Since I have the liberty of using GNU C extensions, I'm using a simple trick I came up with using typeof. If you first consider this:

const int arrlen = 10; int[arrlen][1] dummy; assert(sizeof (dummy[0]) == sizeof (int)); assert(sizeof (dummy) / sizeof (dummy[0]) == arrlen); Then you can abstract the type int[arrlen] away with typeof inside a macro:

define example(Type, ArrLen, ArrEltSize) \

do { \
    typeof(Type[1]) dummy; \
    *ArrLen = sizeof (dummy) / sizeof (dummy[0]); \
    *ArrEltSize = sizeof (dummy[0]); \
} while (0)

The array of size 1 is here to make the compiler accept dummy[0] for both scalar and array types, while still having a valid sizeof since ∀ T, sizeof (T) == sizeof (T[1]).

That's interesting. Kind of hacky, but interesting nonetheless. :) Also, I see no reason why the array size should be stored separately to the actual metadata. It would be conceptually simpler and no real loss just to set it as the actual metadata (unless overridden) – the user can always override it to a struct including the array size anyway.
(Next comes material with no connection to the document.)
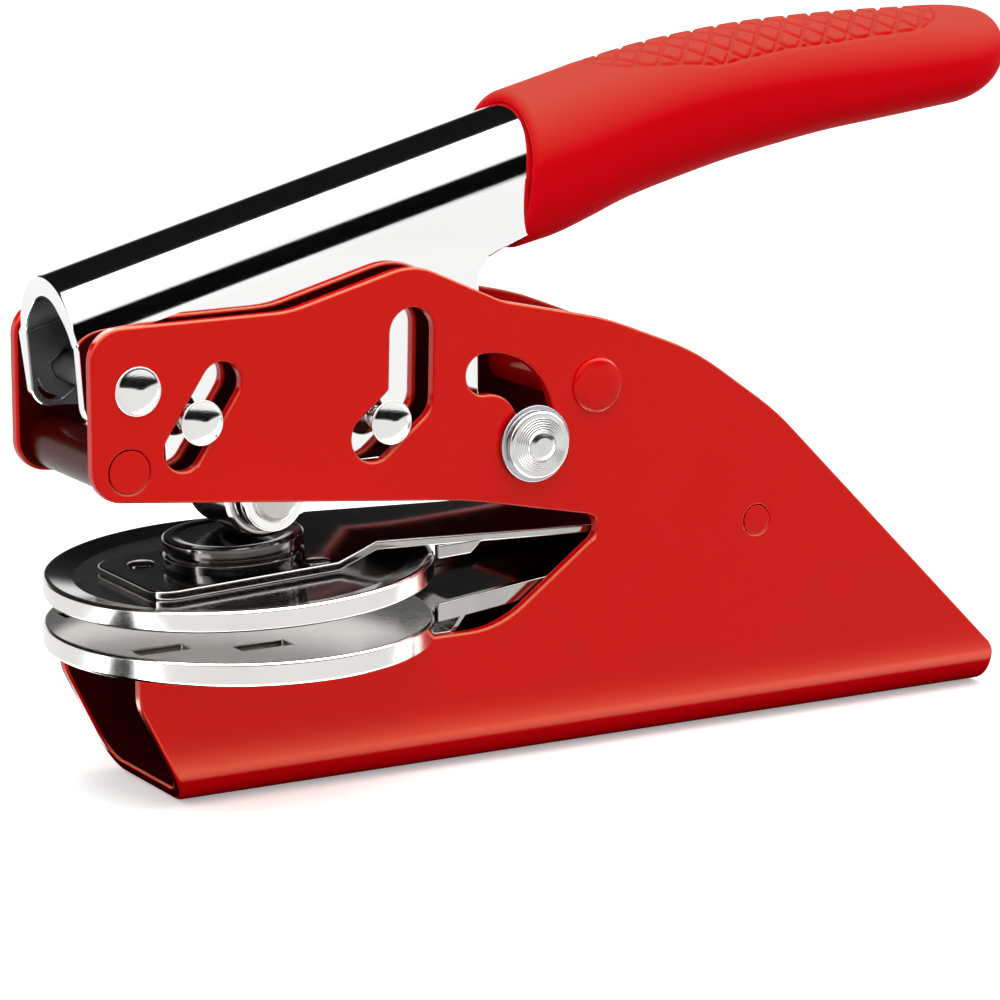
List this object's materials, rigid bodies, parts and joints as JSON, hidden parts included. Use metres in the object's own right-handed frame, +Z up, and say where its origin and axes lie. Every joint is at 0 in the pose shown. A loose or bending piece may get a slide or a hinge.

Well it is, in fact, set as the actual metadata; if you invoke get_smart_ptr_meta on an array type you get back a pointer to a s_meta_array https://github.com/Snaipe/libcsptr/blob/master/include/csptr/array.h#L30-L33, followed by any user metadata, if any. This means that in practice, you could have:

struct user_meta { int foo, bar; };

struct array_meta { s_meta_array; struct user_meta; };

smart int* ptr = unique_ptr(int[10], .meta = { &(struct user_meta) { 1, 2 }, sizeof (struct user_meta) }); struct array_meta *meta = get_smart_ptr_meta(ptr); But I would recommend to use array_user_meta to retrieve the user metadata instead of this technique, and both array_length and array_type_size for the array metadata.

I see. Personally, I still don’t like this “special handling” for (fixed-size) array variables, and would probably not bother with ‘smart arrays’ at all, but if you’re going to implement them, then I suppose your implementation is a pretty good one! It’s an intriguing question, which destructor should be default for arrays. My answer is: maybe neither! In my view, arrays should be treated just the same as pointers (as parameter types they are equivalent anyway), and the default destructor should remain a simple free operation unless overridden with sfree_array or free_array (representing the two cases above) or a user-defined function. [...] The Principle of Least Surprise is a good one, so I see your argument here… however, I reckon the destructor action should be as consistent and simple as possible, myself. Template destructors like sfree_array and free_array can then be given in a header file, for convenience.

That is also my view, although I explained it poorly. I plan to provide the two universal sfree/free destructors for array and just let the user specify it if needed.

Ah okay, very good. I think that’s the best way.